For even when the main aspect of the thing has already been completed, and there is just lacking a small detail to complete it entirely - nevertheless, since the entire Mitzvah has not been completed - it has not been fulfilled. Conversely, the person who actually completes the Mitzvah, even though he only completed a small part of it – nevertheless, in this case, the entire Mitzvah is called specifically on his name. This is like the aforementioned, that until there is the complete thing – it is not considered that it is (complete but that it is just) lacking a small part – but rather it is considered as if the thing is lacking in its entirety, since there is no certainty that the thing will endure against all the winds that blow against it. Therefore it is necessary that the thing be imbued in his complete being in entirety (בכל הציור קומה שלו).

And from this there is also a great encouragement (עידוד) for this generation, the generation that is the heel of Moshiach (דרא דעקבתא דמשיחא).

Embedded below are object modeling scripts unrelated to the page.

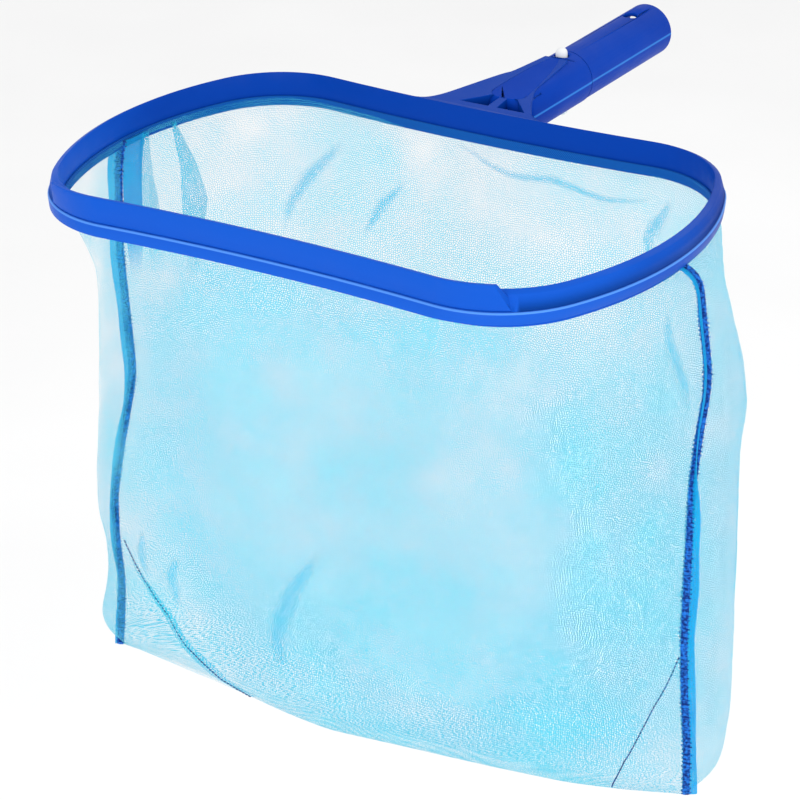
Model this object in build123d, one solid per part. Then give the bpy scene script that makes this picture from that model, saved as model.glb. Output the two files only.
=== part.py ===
from build123d import *
import os

# Leaf skimmer net, in millimetres. The origin is the centre of the handle tube's open end,
# +Y runs out of that end along the pole, +X is to the right and +Z is up.

# Handle tube
TUBE_R = 15.5
TUBE_WALL = 2.2
BORE_R = TUBE_R - TUBE_WALL
TUBE_ROOT = -166.0
STOP_R = TUBE_R + 0.4
STOP_Y = -94.0
BORE_TAPER_Y = -118.0
BORE_END = -154.0
BORE_END_R = 10.3
HOLE_R = 4.2
CLIP_HOLE_Y = -101.5
SPARE_HOLE_Y = -22.5

# Hoop, measured on the outer top edge
HOOP_Y = -286.5
HOOP_Z = 8.0
HALF_W = 177.5
HALF_D = 105.0
CORNER_X = 107.5
CORNER_Y = 51.3
CORNER_R = 58.0
WALL_IN = -3.5
SKIRT_OUT = -1.2
CROWN_Z = HOOP_Z + 1.8
RIDGE_OUT = 3.0
RIDGE_END = 1.8
RIDGE_Z = HOOP_Z - 8.3
SKIRT_Z = HOOP_Z - 18.0

# Clamp ring under the hoop
RING_TOP = RIDGE_Z - 0.3
RING_BOTTOM = HOOP_Z - 15.0
RING_OUT_TOP = 3.7
RING_OUT_BOTTOM = 5.2
RING_END = 1.4
RING_BEAD = 0.6
RING_IN = -0.8

# Scooping lip along the front
LIP_TOP = HOOP_Z + 7.5
LIP_HALF = 135.0
LIP_FOOT = 140.5
LIP_THICK = 2.2
LIP_FLARE = 6.5

# Yoke between the hoop and the tube
WEB_TOP = HOOP_Z + 1.4
WEB_BOTTOM = 0.5
DECK_Y = -181.0
DECK_TIP_Y = -107.0
NECK_BOTTOM = HOOP_Z - 16.0
WINDOW_FLOOR = HOOP_Z - 12.0

# Net bag
MESH_T = 0.8
MESH_TOP = HOOP_Z - 12.5
NECK_Z = HOOP_Z - 21.0
HEM_T = 0.8
WAIST = ((-110.0, 175.0, 92.0, 48.0), (-225.0, 181.0, 62.0, 34.0), (-338.0, 188.0, 7.0, 6.0))
SEAM_W = 4.5
SEAM_T = 1.6
STITCH_W = 1.2

# Spring clip
CLIP_W = 7.0
CLIP_T = 0.8
CLIP_LEG_Z = 9.4
ARM_Z = 11.2
ARM_ROOT_Y = -145.0
ARM_TIP_Y = -97.5
BUTTON_R = 3.4
BUTTON_TOP = 20.2


def hoop_face(offset, z, end=None):
    """Outline of the hoop at height z, grown outwards by offset, and by end at its two ends."""
    shift = 0.0 if end is None else end - offset
    step = (CORNER_X - HALF_W) ** 2 + CORNER_Y**2 - CORNER_R**2
    side_r = step / (2 * (HALF_W - CORNER_X - CORNER_R))
    long_r = (CORNER_X**2 + (CORNER_Y - HALF_D) ** 2 - CORNER_R**2)
    long_r = long_r / (2 * (CORNER_R - HALF_D + CORNER_Y))
    side_c = HALF_W - side_r
    long_c = HALF_D + long_r
    side_dir = Vector(CORNER_X - side_c, CORNER_Y, 0).normalized()
    long_dir = Vector(-CORNER_X, long_c - CORNER_Y, 0).normalized()
    corner = Vector(CORNER_X, CORNER_Y, 0)
    mid_dir = (side_dir + long_dir).normalized()
    grown = CORNER_R + offset
    a = corner + side_dir * grown
    b = corner + mid_dir * grown
    c = corner + long_dir * grown
    right = HALF_W + offset + shift
    top = HALF_D + offset
    edges = []
    signs = ((1, 1), (-1, 1), (-1, -1), (1, -1))
    for i, (sx, sy) in enumerate(signs):
        pa = ((a.X + shift) * sx, a.Y * sy)
        pb = ((b.X + shift) * sx, b.Y * sy)
        pc = ((c.X + shift) * sx, c.Y * sy)
        if i % 2 == 0:
            edges.append(ThreePointArc(pa, pb, pc))
            edges.append(ThreePointArc(pc, (0, top * sy), (-pc[0], pc[1])))
        else:
            edges.append(ThreePointArc(pc, pb, pa))
            edges.append(ThreePointArc(pa, (right * sx, 0), (pa[0], -pa[1])))
    face = make_face(edges)
    return Pos(0, HOOP_Y, z) * face


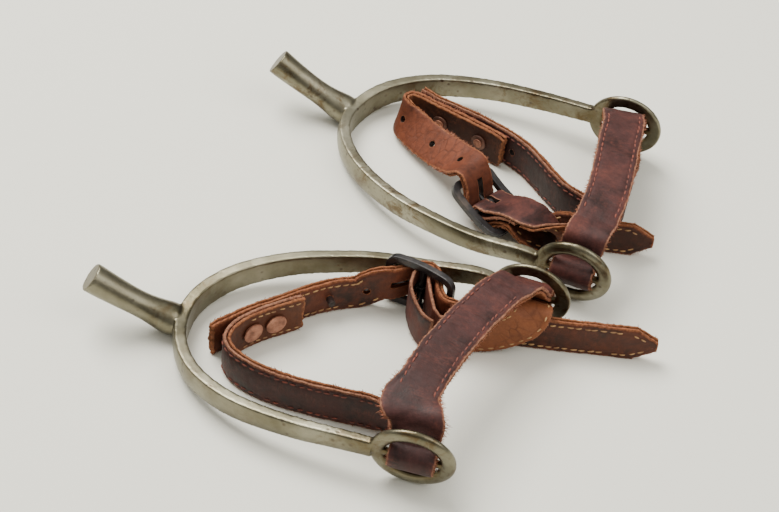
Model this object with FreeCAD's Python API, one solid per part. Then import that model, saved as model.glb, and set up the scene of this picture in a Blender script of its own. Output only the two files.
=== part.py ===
import FreeCAD, Part
import math
import os

# A pair of riding spurs lying flat, each with its leather strap still buckled through its own two rings.
# Millimetres and degrees. Both spurs lie on one edge, so Z is across the boot and the table is at Z = 0.
# Each spur points its neck towards -X. The left one lies in front (-Y) and the right one behind (+Y).

V = FreeCAD.Vector
UP = V(0, 0, 1)

# driving dimensions of the metal
RING_RADIUS = 14.3
RING_OPENING_RADIUS = 9.3
RING_CROWN = 1.5
BAR_HALF_HEIGHT = 1.35
BAR_HALF_DEPTH = 1.05
HEEL_HEIGHT = 9.9
BRANCH_END_HEIGHT = 7.0
HEEL_THICKNESS = 4.2
BRANCH_END_THICKNESS = 2.9
BRANCH_CROWN = 0.7
NECK_REACH = 29.5
NECK_RISE = 16.0
NECK_START_SLOPE = 0.415
NECK_RADII = [4.75, 5.6, 4.9, 4.55, 4.6, 4.8, 5.05, 5.2]

# driving dimensions of the leather
STRAP_WIDTH = 15.5
BILLET_WIDTH = 14.5
TIP_LENGTH = 8.0
OUTER_PLY = 1.5
LINING_PLY = 1.4
PLY_GAP = 0.06
GRAIN_FACE = PLY_GAP / 2 + OUTER_PLY
FLESH_FACE = -PLY_GAP / 2 - LINING_PLY
HOLE_RADIUS = 1.3
STITCH_PITCH = 4.2
STITCH_LENGTH = 2.4
STITCH_THICKNESS = 0.45
STITCH_EDGE = 1.9
STITCH_LIFT = 0.12
SECTION_STEP = 3.2

# driving dimensions of the buckles and rivets
BUCKLE_HALF_LENGTH = 13.2
BUCKLE_HALF_WIDTH = 11.1
BUCKLE_WINDOW_LENGTH = 10.7
BUCKLE_WINDOW_WIDTH = 8.2
BUCKLE_THICKNESS = 2.4
BUCKLE_BOW = 1.5
BUCKLE_BAR_RADIUS = 1.1
PRONG_RADIUS = 0.8
PRONG_EYE_RADIUS = 1.95
PRONG_CLEARANCE = 0.05
SLOT_HALF_WIDTH = 1.3
RIVET_SHANK_RADIUS = 1.2
RIVET_HEAD_RADIUS = 3.8
RIVET_HEAD_THICKNESS = 0.9
BURR_RADIUS = 3.1
BURR_THICKNESS = 0.7
RIVET_SEAT = 0.15

# the pair's middle on the table, measured from the two spurs, so that the origin is under the middle
# of the box
PAIR_MIDDLE = V(-1.70, -7.87, 0)

# Each spur: heel position on the table, heading, and its two branches. side +1 is +Y of the spur, -1 is -Y.
# reach and spread place the branch end, splay is the end's heading out from the axis, and belly, heel_pull
# and end_pull are the strengths of the curve that runs there from the heel. lean tips the ring's top
# outwards.
SPURS = {
    "left": {
        "heel": V(-69.0, -49.1, 5.0), "heading": -4.5, "neck_skew": -3.5,
        1: {"reach": 104.0, "spread": 36.7, "splay": -9.0, "heel_pull": 71, "end_pull": 200, "belly": 0.2,
            "lean": -3.1},
        -1: {"reach": 74.9, "spread": 45.5, "splay": 5.0, "heel_pull": 76, "end_pull": 5, "belly": 7.5,
             "lean": 7.5},
    },
    "right": {
        "heel": V(-22.5, 71.0, 5.0), "heading": -25.6, "neck_skew": -13.8,
        1: {"reach": 82.0, "spread": 46.1, "splay": 10.2, "heel_pull": 109, "end_pull": 5, "belly": 3.3,
            "lean": -5.9},
        -1: {"reach": 100.9, "spread": 38.2, "splay": -9.2, "heel_pull": 82, "end_pull": 200, "belly": -1.5,
             "lean": 5.3},
    },
}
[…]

For even though we are in the generation of the “heels” (״עקביים״) compared to the previous generations – (as it states) “This generation is worthy?” (אכשור דרא בתמי), nevertheless, specifically though our Avodah in completing the refining, of the heels –

and like the stakes that are in the ends of the Yeriot, that through them they were tied and set into the ground (בארץ) –

this will complete the Avodah that is necessary to bring the true and complete Geulah through our righteous Moshiach (even though this is only a part, (of a part) of the Avodah of the previous generations).

And a Mitzvah is only called upon the person who completes it - the generation that is the heel of Moshiach (דרא דעקבתא דמשיחא) – which is the completion of “our deeds and Avodah (of) the entire time of Galut” and this will actually bring the “epitome of completion . . of the days of Moshiach and the Resurrection of the Dead, speedily and in our time, mamosh.